A ordem judicial para requerer dados que identifiquem os usuários de plataformas de Internet e da conexão à rede mundial de computadores é a regra geral porque equilibra o direito à privacidade com os demais direitos fundamentais assegurados na Constituição Federal.

Nesse sentido, destaca-se a Lei Geral de Proteção de Dados (Lei nº 13.709/2018) que, embora ainda não vigente, joga luz sobre a lógica do legislador ao estabelecer o quadro normativo que regula o tratamento de dados pessoais no país. Ora, se é verdade que a lei, em seu art. 4º, excepciona as atividades de segurança pública e investigação criminal de sua incidência, também é verdade que, no mesmo dispositivo, a legislação determina a criação de uma normativa específica para este campo, cujos princípios serão os mesmos da LGPD. São estes princípios a finalidade, adequação, necessidade (do qual decorre a minimização), a transparência, dentre outros.

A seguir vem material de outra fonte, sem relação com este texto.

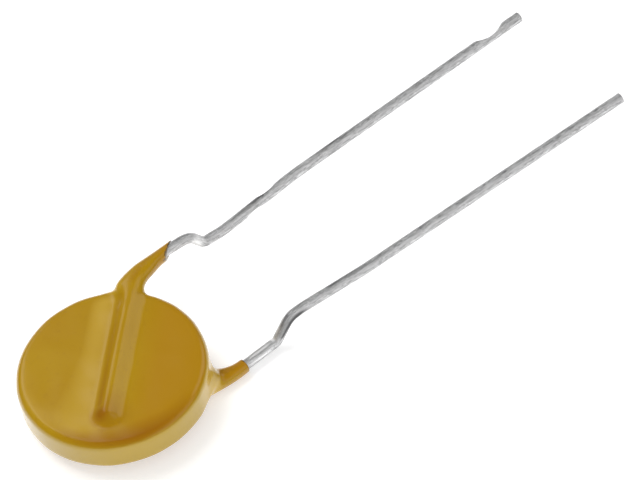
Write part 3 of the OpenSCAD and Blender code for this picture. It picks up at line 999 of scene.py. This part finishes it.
def recast(mesh):
    """The mesh as one skin on a fine grid, smoothed, and smoothed most where the legs begin."""
    smooth = dict(factor=SMOOTH_FACTOR, iterations=SMOOTH_ROUNDS)
    skin = with_modifiers(mesh, ("REMESH", dict(mode="VOXEL", voxel_size=CELL), None),
                          ("SMOOTH", smooth, None))
    places = mesh_numbers(skin, "co")
    weights = np.zeros(len(places))
    for back in (False, True):
        root = np.array(turned_over([tuple(on_disc(rim_run)[0])], back)[0])
        off = np.linalg.norm(places - root, axis=1) / FILLET_REACH
        weights = np.maximum(weights, np.clip(1 - off, 0, 1) ** FILLET_FADE)
    fillet = dict(factor=SMOOTH_FACTOR, iterations=FILLET_ROUNDS)
    return with_modifiers(skin, ("SMOOTH", fillet, weights))


coat_mesh = recast(joined("resin_rough", shells))
coat_mesh.name = "resin_coat"
print("resin skin:", len(coat_mesh.polygons), "faces")

# %% [markdown]
# ## Waves and leg ends
# Set resin rises and falls by a few micrometres. A bump in the material would show that only in
# the light, so it is done in the mesh, where it bends the reflections gently. It is held back
# at the legs' ends, where the resin thins to an edge. How near a corner is to such an end is
# kept as a value on the skin, because the resin looks redder there, and its very end carries
# a ragged painted shadow.

# %% Waves and leg ends
WAVES = ((0.012, 1.9), (0.006, 3.7))        # height and pitch, in mm
WAVE_CROSS, WAVE_SLANT, WAVE_LONG = 0.5, 0.7, 0.6
SKIN_IN = 0.01          # how far the skin is drawn in, so that no wave leaves the solid's box
END_FADE = 0.9
END_NEAR = 3            # corners more than this many fades off don't belong to that end


def leg_end(spec, leg, back):
    """A point on the plane that a leg ends in, and that plane's normal."""
    stations, _ = leg_stations(spec, leg)
    point, heading, _ = stations[-1]
    side = sideways(heading)
    way = forwards(heading) + side * leg["slant"] / leg["end_d"]
    end = turned_over([tuple(point + side * leg_lean(leg, 1))], back)[0]
    if back:
        way.x = -way.x
    return np.array(end), np.array(way)


corners = mesh_numbers(coat_mesh, "co")
normals = mesh_numbers(coat_mesh, "normal")
phase = np.random.default_rng(5).uniform(0, tau, (len(WAVES), 6))
lift = np.zeros(len(corners))
for (height, pitch), p in zip(WAVES, phase):
    x, y, z = corners.T / pitch * tau / 2
    lift += height * (np.sin(x + p[0] + np.sin(y + p[1])) * np.sin(y + p[2] + np.sin(x + p[3]))
                      + WAVE_CROSS * np.sin(z + x * WAVE_SLANT + p[4])
                      * np.sin(y * WAVE_LONG + p[5]))

end_share = np.zeros(len(corners))
for spec, leg, back in LEGS:
    end, way = leg_end(spec, leg, back)
    before = (end - corners) @ way
    near = np.linalg.norm(corners - end, axis=1) < END_NEAR * END_FADE
    end_share = np.maximum(end_share, near * np.clip(1 - before / END_FADE, 0, 1))
corners += normals * (lift * (1 - end_share) - SKIN_IN)[:, None]
print(f"waves of up to {np.abs(lift).max() * 1000:.0f} micrometres")

# %% [markdown]
# ## Where the resin is painted darker
# The resin carries painted shade in a bead inside the low edge of the face, in the ditch beside
# each ridge, and at the wire's inner end and a little beyond it, where those slopes would be in
# shade. It is also darker down the middle of each leg.
# Painted by hand, that would be lost with every change of shape. Here each place is a ramp or
# a peak of a corner's distance, so it follows the shape.

# %% Painted rim light and shade
RIM_IN = (0.6, 0.3)             # mm inside the rim where its own tone begins and is full
RIM_OUT = (0.6, 0.1)            # and mm outside it, on a leg
RIM_STEEP = (0.75, 0.25)        # how upright the normal is, in the same way
# The bead is a band just inside the face's edge, painted darker as shade on its low side.
EDGE_SHADE_AT = radians(-24)          # the side where the bead is darkest
EDGE_SHADE_NARROW, EDGE_SHADE_FADE = 1.7, 0.8
BEAD_IN = 0.35                  # the bead's middle, in from the rim
BEAD_W = 0.55
BEAD_SPREAD = 0.5               # how much wider it is on the low side
DITCH_AT, DITCH_HALF = -0.35, 0.35      # across the wire
DITCH_START, DITCH_FADE = (0, 0.5), (8.8, 0.8)      # mm past the wire's inner end
DITCH_TO = 4                            # along the wire, from the crossing
DITCH_DARK, DITCH_LEAST = 0.7, 0.3
INNER_END = (-0.15, -INNER_RUN - 0.15)  # across and along the wire
SPOT, BEYOND = (0.84, 0.14), (1.96, 0.56)   # mm from that end where each begins and is full
BEYOND_SIDE, BEYOND_DARK = (-0.4, 0), 0.5
LEG_LINE_OUT, LEG_LINE_HALF, LEG_LINE_DARK = (0, 0.4), 0.28, 0.4


def ramp(values, start, end):
    """0 at the start and 1 at the end, even between them and level beyond."""
    return np.clip((values - start) / (end - start), 0, 1)


def peak(values, middle, half):
    """1 at the middle, falling evenly to 0 on both sides."""
    return np.clip(1 - np.abs(values - middle) / half, 0, 1)


def off_route(corners, spec, leg, back):
    """How far each corner is from the middle line of a leg, seen from above."""
    stations, _ = leg_stations(spec, leg)
    line = np.array(turned_over([tuple(point) for point, _, _ in stations], back))
    return np.min(np.hypot(corners[:, :1] - line[:, 0], corners[:, 1:2] - line[:, 1]), axis=1)


upright = np.abs(normals[:, 2])
on_front = corners[:, 2] > 0
off_axis = np.hypot(corners[:, 0], corners[:, 1])
round_disc = np.arctan2(corners[:, 1], corners[:, 0])
across, along = np.array([wire_distance(x, y) for x, y, _ in corners]).T
past_end = along + INNER_RUN

# The rim is painted paler, as painted light from the front.
painted_rim_light = ramp(upright, *RIM_STEEP) * ramp(coat_r - off_axis, *RIM_IN)
painted_rim_light *= ramp(off_axis - coat_r, *RIM_OUT)

low_side = np.cos(np.minimum(EDGE_SHADE_NARROW * np.abs(round_disc - EDGE_SHADE_AT), pi / 2))
low_side = low_side ** EDGE_SHADE_FADE
inward = coat_r - BEAD_IN - off_axis
bead = peak(inward, 0, np.where(inward > 0, BEAD_W + BEAD_SPREAD * low_side ** 3, BEAD_W))
ditch = peak(across, DITCH_AT, DITCH_HALF) * ramp(past_end, *DITCH_START)
ditch *= (along < DITCH_TO) * np.maximum(ramp(past_end, *DITCH_FADE), DITCH_LEAST)
wire_end = np.hypot(across - INNER_END[0], along - INNER_END[1])
beyond = ramp(wire_end, *BEYOND) * ramp(across, *BEYOND_SIDE)
# Painted shade: the bead's low side, the ditch, the wire's inner end and beyond it.
painted_shade = on_front * np.max([low_side * bead, DITCH_DARK * ditch, ramp(wire_end, *SPOT),
                            BEYOND_DARK * beyond], axis=0)
for spec, leg, back in LEGS:
    leg_line = peak(off_route(corners, spec, leg, back), 0, LEG_LINE_HALF)
    leg_line *= ramp(off_axis - coat_r, *LEG_LINE_OUT)
    painted_shade = np.maximum(painted_shade, LEG_LINE_DARK * leg_line)
print(f"{(painted_shade > 0.5).mean() * 100:.0f} in 100 corners lie in thick resin")

# %% [markdown]
# ## Where the resin is painted paler
# The resin carries painted highlights: a band to the left of the ridge, which widens towards
# the low end, the outside of the leg's root, where it lifts the shade in the crease, and the
# face's left edge. The right of the face has a tone of its own, and a stretch of the rim is
# painted brighter as a reflection. Each is again a value, and all of them are kept on the skin
# together.

# %% Painted highlights
BAND_AT, BAND_HALF, BAND_GROW = -1.3, 0.75, 0.75    # across the wire
BAND_SHIFT, LOW_END = 0.2, 4
BAND_PALE, BAND_PALER = 0.75, 0.35
BAND_EDGE = (0.35, 0.85)        # mm inside the rim where the band begins and is full
ROOT_AT, ROOT_R, ROOT_PALE = -0.95, 0.65, 1.9
LEFT_AT, LEFT_HALF, LEFT_PALE = radians(-105), radians(35), 0.5
RIGHT_FROM, RIGHT_FULL = 0.9, 2.4       # across the wire
FACE_UPRIGHT = 0.7
RIM_END_AT, RIM_END_HALF = radians(48), 0.4

# Painted highlight: the band beside the ridge, the leg's root and the face's left edge.
low_end = ramp(-along, 0, LOW_END)
band = peak(across + BAND_SHIFT * low_end, BAND_AT, BAND_HALF + BAND_GROW * low_end)
band *= (2 - band) * (BAND_PALE + BAND_PALER * ramp(along, 0, LOW_END))
band *= ramp(coat_r - off_axis, *BAND_EDGE)
leg_root = ROOT_PALE * peak(np.hypot(across - ROOT_AT, along - rim_run), 0, ROOT_R)
left_edge = LEFT_PALE * bead * peak(round_disc, LEFT_AT, LEFT_HALF)
painted_highlight = on_front * np.max([band, leg_root, left_edge], axis=0)
right_side = ramp(across, RIGHT_FROM, RIGHT_FULL) * (upright > FACE_UPRIGHT)
# A bright stretch of the rim near the back leg is a painted reflection.
rim_reflection = peak(round_disc, RIM_END_AT, RIM_END_HALF) * painted_rim_light
keep_values(coat_mesh, {"leg_end": end_share, "painted_rim_light": painted_rim_light, "painted_shade": painted_shade,
                        "painted_highlight": painted_highlight, "right_side": right_side, "rim_reflection": rim_reflection})
print(f"{(painted_highlight > 0.5).mean() * 100:.0f} in 100 corners lie in drained resin")

# %% [markdown]
# ## Place the resin
# The skin was made about the disc's middle, in millimetres. It is now moved to its place on the
# table, in metres, and stands for the plain solid of the coating. The object could be scaled
# instead, but then its fine textures would need scaling too.

# %% Place the resin
places = (corners + np.array(disc_middle)) * MM
coat_mesh.vertices.foreach_set("co", places.ravel())
coat_mesh.update()
coat_mesh.shade_smooth()

resin_coat = add_object("resin_coat", coat_mesh)
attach(resin_coat, "root")
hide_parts("coating")
print("resin from", places.min(axis=0).round(4), "to", places.max(axis=0).round(4), "m")

# %% [markdown]
# ## Ochre resin
# The resin is an opaque ochre filled with mineral powder under a smooth cured surface. Its
# colour drifts and is finely mottled, and each value on the skin adds its tone: a tone of its
# own on the face's right, painted highlights, painted shade, a paler painted rim with a painted
# reflection, and a redder end to each leg, whose very end carries a dark, ragged painted shadow.
# One plain glossy colour would look like a toy, so a clear coat carries the sharp reflection,
# and the colour below it is duller and has a faint grain.

# %% Ochre resin
OCHRE_DEEP, OCHRE_LIGHT = srgb(178, 136, 5), srgb(182, 142, 8)
# The dark end colour is painted shade, the shadow where a leg's thin end meets the wire.
OCHRE_MOTTLE, END_SHADE = srgb(160, 116, 18), srgb(74, 62, 34)
# Each tone is (value on the skin, the value that counts as full, most of the tone, colour).
# Of these, the pale tone is painted highlight, the dark one painted shade, and the two on the rim
# painted light and a painted reflection.
RESIN_TONES = (("right_side", 1.0, 1.0, srgb(180, 132, 3)),
               ("painted_highlight", 1.2, 1.0, srgb(199, 161, 48)),
               ("painted_shade", 1.0, 0.85, srgb(152, 94, 1)),
               ("painted_rim_light", 1.0, 1.0, srgb(186, 154, 42)),
               ("rim_reflection", 1.0, 1.0, srgb(216, 180, 76)),
               ("leg_end", 1.0, 0.5, srgb(174, 120, 18)))
RAGGED = 0.07           # how far the dark end's edge wanders, in leg_end's own scale


def ochre_resin():
    resin = Graph(bpy.data.materials.new("ochre_resin"))
    place = resin.place()
    drift = resin.noise(place, 260, 3, 0.5)
    mottle = resin.noise(place, 2600, 5, 0.65)
    grain = resin.noise(place, 9000, 3, 0.6)
    teeth = resin.noise(place, 6000, 2, 0.5)
    colour = resin.blend(resin.spread(drift, 0.35, 0.65), OCHRE_DEEP, OCHRE_LIGHT)
    colour = resin.blend(resin.spread(mottle, 0.55, 0.75, 0.0, 0.35), colour, OCHRE_MOTTLE)
    for name, full, most, tone in RESIN_TONES:
        share = resin.spread(resin.attribute(name), 0.0, full, 0.0, most)
        colour = resin.blend(share, colour, tone)
    # A leg's very end gets a ragged painted shadow.
    ragged = resin.spread(teeth, 0.3, 0.7, -RAGGED, RAGGED)
    ragged_end_shade = resin.maths("ADD", resin.attribute("leg_end"), ragged)
    colour = resin.blend(resin.spread(ragged_end_shade, 0.88, 0.97, 0.0, 0.85), colour, END_SHADE)
    resin.put(Base_Color=colour, Roughness=resin.spread(mottle, 0.3, 0.7, 0.3, 0.42),
              Specular_IOR_Level=0.1, Coat_Weight=0.9, Coat_Roughness=0.15)
    resin.bump(mottle, 0.12, 0.02)
    resin.bump(grain, 0.1, 0.006)
    print("ochre resin:", len(resin.nodes), "nodes")
    return resin.owner


coat_mesh.materials.clear()
coat_mesh.materials.append(ochre_resin())

# %% [markdown]
# ## What the resin hides
# The ceramic, the silver and the solder are out of sight, but anyone who opens the part up
# should find them finished. Their solids already have the right shapes. Ceramic is matt and
# granular, fired silver is a pale matt film with brush marks, and solder is a brighter metal
# that has set in ripples.

# %% Hidden finishes
def dark_ceramic():
    ceramic = Graph(bpy.data.materials.new("dark_ceramic"))
    place = ceramic.place()
    grains = ceramic.noise(place, 7000, 6, 0.7)
    patches = ceramic.noise(place, 500, 3)
    colour = ceramic.blend(ceramic.spread(grains, 0.35, 0.65), srgb(48, 49, 52), srgb(88, 88, 90))
    colour = ceramic.blend(ceramic.spread(patches, 0.4, 0.7, 0, 0.4), colour, srgb(66, 60, 54))
    ceramic.put(Base_Color=colour, Roughness=0.75)
    ceramic.bump(grains, 0.5, 0.02)
    return ceramic.owner


def fired_silver():
    silver = Graph(bpy.data.materials.new("fired_silver"))
    strokes = silver.noise(silver.stretched(silver.place(), (1, 9, 1)), 900, 4)
    colour = silver.blend(silver.spread(strokes, 0.3, 0.7),
                          srgb(214, 211, 203), srgb(238, 236, 230))
    silver.put(Base_Color=colour, Metallic=1.0, Roughness=0.55)
    silver.bump(strokes, 0.3, 0.008)
    return silver.owner


def set_solder():
    solder = Graph(bpy.data.materials.new("set_solder"))
    ripples = solder.noise(solder.place(), 1500, 2, 0.4)
    colour = solder.blend(solder.spread(ripples, 0.3, 0.7),
                          srgb(170, 171, 174), srgb(205, 206, 208))
    solder.put(Base_Color=colour, Metallic=1.0,
               Roughness=solder.spread(ripples, 0.3, 0.7, 0.25, 0.5))
    solder.bump(ripples, 0.6, 0.03)
    return solder.owner


hidden = {"ceramic_disc": dark_ceramic(), "front_solder": set_solder()}
hidden["front_electrode"] = hidden["back_electrode"] = fired_silver()
hidden["back_solder"] = hidden["front_solder"]
for name, material in hidden.items():
    mesh_slots = frame["nodes"][name].material_slots
    for mesh_slot in mesh_slots:
        mesh_slot.material = material
    print(name, "takes", material.name, "in", len(mesh_slots), "slot")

A inversão da regra geral do Marco Civil da Internet proposta pelo projeto de lei em análise contraria também o racional de necessidade e proporcionalidade que permeia a LGPD.

Decisões judiciais, além de serem sujeitas a recurso, são públicas e podem ser acompanhadas pela sociedade, garantindo maior transparência sobre o uso de dados pessoais. Pedidos diretos de autoridades policiais e do Ministério Público podem não cumprir os mesmos requisitos. Não poderá o mercado estar tranquilo para utilizar os recursos tão valorosos da sociedade da informação se não estiver certo de que o direito à proteção de dados está assegurado.

Por todos os motivos acima descritos, a Coalizão Direitos na Rede entende que a proposta em análise é inconstitucional e deve ser rejeitada, a fim de evitar insegurança jurídica diante de seu provável questionamento posterior junto ao Supremo Tribunal Federal.